Some players are prone to spirals. They feel embarrassed. They feel as if they let the team down. They think everyone is laughing at them or blaming them. Zinsberger has played for Bayern Munich, and is currently the first choice keeper at Arsenal. She was Austrian player of the year in 2020. And out of all the keepers in Austria, she was chosen as first choice to represent her country at Euro 2022. If players are feeling useless, look for ways you can remind them of their use. Try to keep them grounded to prevent the spiral.
Something that always keeps me grounded is to look at the long term vision. Football fans and casual gamblers need to introduce themselves to the concept of regression to the mean.
Blackburn Rovers winning 3-2 at Old Trafford in December 2011 did not signal the sudden rise of Rovers through the table, and it didn't mean that United were about to sink into a relegation battle. Flukes occur all the time in sport. And in football, due to the low scoring nature of the game, any kind of mistake can have a huge impact on the outcome of the game. One mistake doesn't define a player, and they'll make many along the way.

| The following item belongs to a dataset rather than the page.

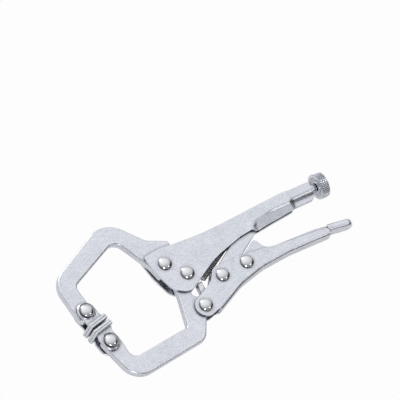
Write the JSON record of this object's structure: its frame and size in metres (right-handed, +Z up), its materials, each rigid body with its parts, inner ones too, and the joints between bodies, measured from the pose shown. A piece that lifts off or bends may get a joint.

To summarise, for players who made mistakes;
Accept your mistakes - you're human, it will happen.
Find the lesson in it - maybe not immediately, but take the take to reflect.
Be kind to yourself - feeling bad is natural, but don't let it spiral, and don't beat yourself up.
You're thinking about it more than others - it's easy to be consumed.
What's next? - if in the game, keep your eye on the ball, and get the next thing right.
Let it go - did you learn? You'll be better next time. This hasn't defined you.
As a coach, the takeaway message is that your players need you in these moments. They are vulnerable. Each personality is different, and how players respond to mistakes varies depending on so many variables. Support, encourage, reassure, trust, and care for them no matter what.